The evening’s other great deed was Quinn Kelsey’s Ezio, superb in clarity, line, and genuine Verdian sound. How long until the Met offers the Hawaiian baritone worthy assignments?

The other leads, both local debutants, evoked more reservations. Lucrezia Garcia tackled Odabella bravely but it sounded risky. She is vocally gifted but not quite up to the rigors of this insane part –– nor dramatically “demented” enough, in the manner of Marisa Galvany or the late Elizabeth Connell, to go beyond stolid placidity. The Venezuelan soprano should be handling Luisa Miller or Alice Ford. One feels badly that so many young singers go astray trying to establish themselves these days.

A worse case was Mexico’s Diego Torre (Foresto), yet another tenor who has taken “spinto” (“pushed”) too literally. This music needs elegance (sample Carlo Bergonzi’s studio recording or tapes of Veriano Luchetti or Ramon Vargas). But here, tight, dry, legato-free tone production yielded hard shell high notes and pitch uncertainty, unfortunate evidence of a singer in clear trouble, with no compensatory interpretive insight.

The next night’s new production premiere of “The Magic Flute” owed its overall success to the fantastic, colorful but never overwhelming set and costume designs of Jun Kaneko, with a palette of children’s book shades, video-fueled elasticity, and fantastic formal imagination. The physical production will travel to Washington and elsewhere and is visually highly memorable. Harry Silverstein’s direction worked to remove some of the work’s misogynist stain, but too often descended into Vegas shtick or deployed awkward, ill-timed props.

It was reasonable to stage the work in English. But the dialogue and low-doggerel lyrics, cobbled together from hoary old translations –– invoking the likes of “woe” and “mirth” –– plus infusions of lamely unfunny would-be contemporary references, proved largely disastrous. Too bad the cast showed such fine diction!

Pride of place goes to Albina Shagimuratova, whose Queen of the Night was just sensational. By contrast, Heidi Stober, though phrasing competently, lacked either the purity of sound or the tonal expansiveness that can make a Pamina special. She sounded like a Papagena with dreams. The actual Papagena, Nadine Sierra, sounded fine but was pertly “School of Danielle de Niese” dramatically.

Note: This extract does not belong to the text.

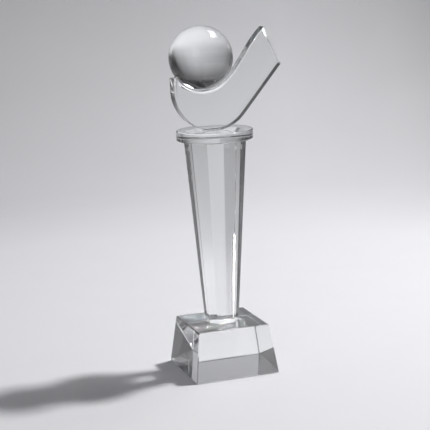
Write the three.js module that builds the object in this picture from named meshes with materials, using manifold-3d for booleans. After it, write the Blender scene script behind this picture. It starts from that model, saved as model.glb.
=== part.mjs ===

Alek Shrader, announced with a cold, showed what an accomplished and fine-grained tenor he is. His Tamino suggested a career path like Charles Castronovo –– musicality, projection, linguistic ability, stagecraft, and handsomeness compensating for an essentially very light basic sound. Kristinn Sigmundsson (Sarastro) sounded more obviously becolded, with his lower voice scratchy and occluded. Nathan Gunn remains a winning, agile Papageno.

Along with Shagimuratova, the most vocal impact came from David Pittsinger’s well-delivered Speaker. His initial scene with Tamino was the rare time when debuting Scottish conductor Rory Macdonald –– technically accomplished and obviously fond of subtle orchestral and vocal embellishments –– relaxed his rather “upbeat” pacing, allowing for some profundity and contrast.

SFO’s first staging of John Adams’ 1987 “Nixon in China” was generally also a success. Michael Cavanagh’s staging and Erhard Rom’ set –– both very good if somewhat overly busy –– came from Vancouver Opera. Again, the final act, meant to be comparatively contemplative, suffered from far too many video effects. Brian Mulligan (Nixon) offered superb baritone singing and the most committed character portrayal I have seen from him.

Four principals joined SFO for this run. Maria Kanyova (Pat Nixon) proved excellent vocally and very touching, with a far more distinctive and impressive soprano than the Anglophile Met offered in Janis Kelly. As Chou En-lai, Chen-Ye Yuan looks noble and gives the emotionally central role its philosophical dimension. Starting rather hoarse and strained, the Chinese baritone was singing mellowly by the end.

Simon O’Neill fared splendidly as Mao, with a tireless dramatic tenor and absolute clarity of diction. The highly accomplished Hye Jung Lee also exceeded her Met rival as Chiang Ch’ing, whose lunatic coloratura intensity usually manages to steal the show. Patrick Carfizzi amused as Kissinger (the plot’s clown) but had little chance to show his fine voice.

Conductor Lawrence Renes occasionally overwhelmed the choral words, but the orchestral playing remained at a commendably high level. An initially wary audience seemed won over at final curtain.